Quando facciamo qualcosa senza concentrarci su di essa, perdiamo due volte, per modo di dire. Di solito, l’atto che compiamo verrà compiuto in modo imperfetto. Se è una preghiera, ci ritroveremo a saltarne accidentalmente dei passaggi quando non siamo concentrati, e se nel secondo esempio che abbiamo citato – la cura del bambino – il bambino sente se il genitore è interessato a lui o ad altre cose. Ma c’è un’altra perdita, mancanza, in questo: le cose che facciamo bene costruiscono la nostra personalità. Ogni mitzvah, ogni buona azione, ogni atteggiamento verso gli altri ci modella come una personalità più completa. Quando compiamo un atto con il “pensiero altrove”, il potere dell’atto svanisce e non ha alcun significato per noi.

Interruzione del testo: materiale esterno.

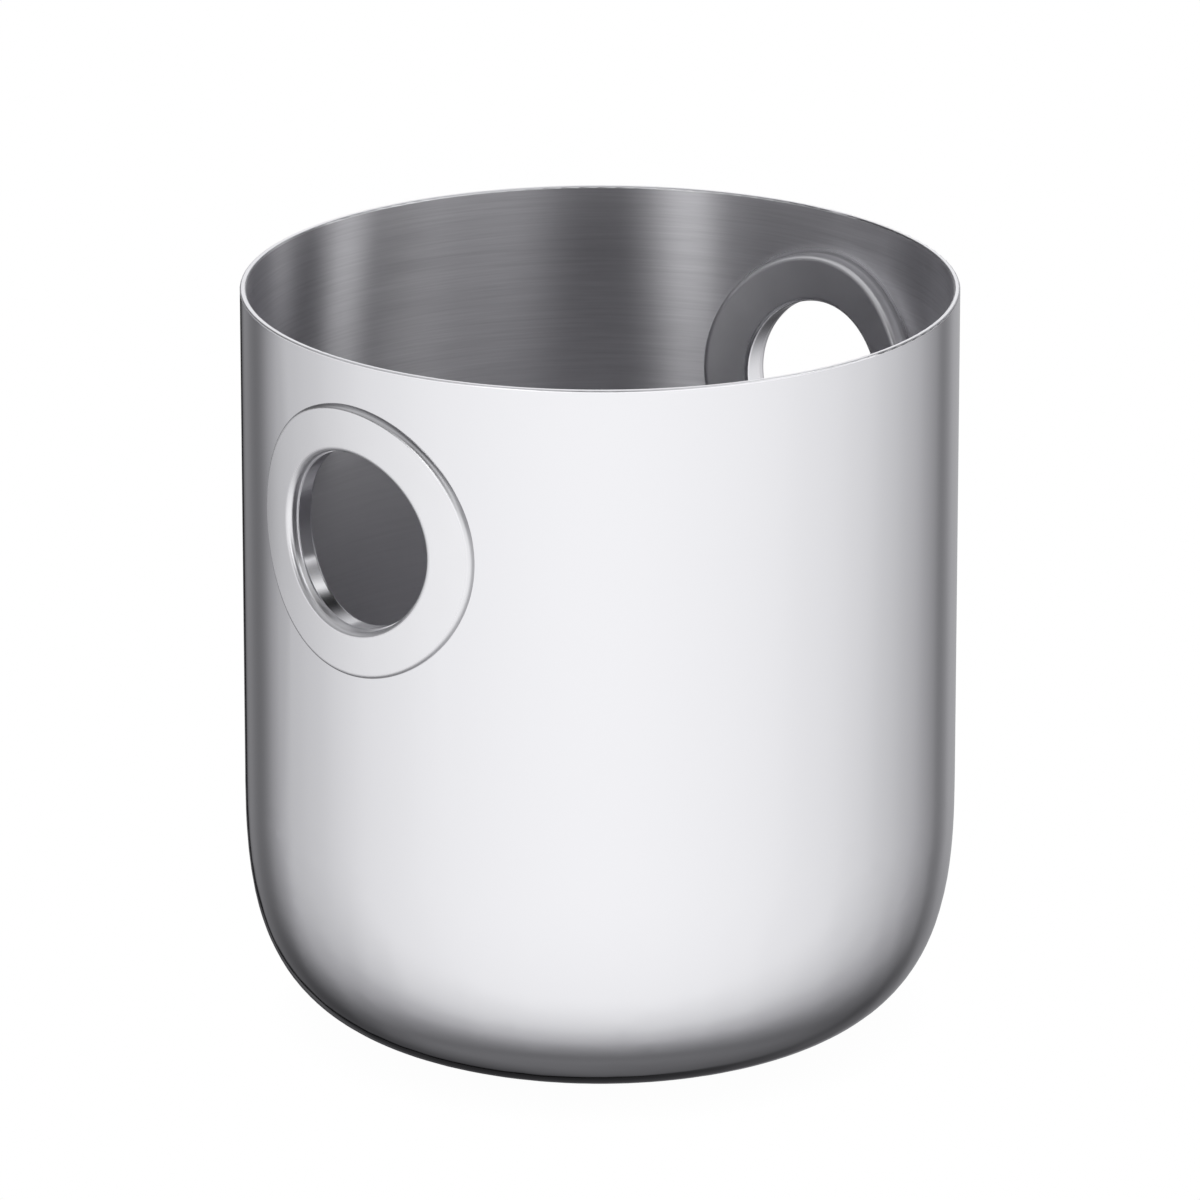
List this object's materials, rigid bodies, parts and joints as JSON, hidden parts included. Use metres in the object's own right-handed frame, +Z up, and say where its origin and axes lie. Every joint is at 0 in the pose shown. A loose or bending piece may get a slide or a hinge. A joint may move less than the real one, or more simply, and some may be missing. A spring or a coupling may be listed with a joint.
{
  "type": "champagne bucket",
  "caption": "Round open-topped steel bucket for ice and a bottle, with a softly curved lower corner and opposite round grip openings lined by collars.",
  "frame": {"origin": "centre of the flat underside of the base", "axes": "+Z up along the bucket's axis, grip openings facing -X (left) and +X (right)"},
  "size_m": [0.2036, 0.2, 0.2135],
  "materials": {
    "shell_steel": "mirror polished outside and on the rim, brushed round the axis inside",
    "collar_steel": "polished, a little softer than the wall, with a dull outer edge",
    "inner_collar_steel": "satin face, bore polished by use"
  },
  "bodies": {
    "root": {"bucket_shell": "shell_steel", "outer_collar_left": "collar_steel", "outer_collar_right": "collar_steel", "inner_collar_left": "inner_collar_steel", "inner_collar_right": "inner_collar_steel"}
  },
  "joints": []
}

Quando guardiamo i bambini piccoli, possiamo vederli impegnati nel gioco con elevata concentrazione. Nessuna sorpresa. Dopotutto, i bambini non sono preoccupati per il domani o per quello che è successo ieri, non hanno un mutuo da pagare o un rapporto complicato con il loro capo al lavoro, e come ha scritto lo scrittore Fulton Oursler: “I pensieri si spostano costantemente tra il rimpianto per ieri e la paura del domani”. Questa è la sfida che affrontiamo da adulti: essere in grado di focalizzare la nostra attenzione sull’azione giusta, con intento e concentrazione, e quindi farla nel miglior modo possibile e trarne il massimo beneficio.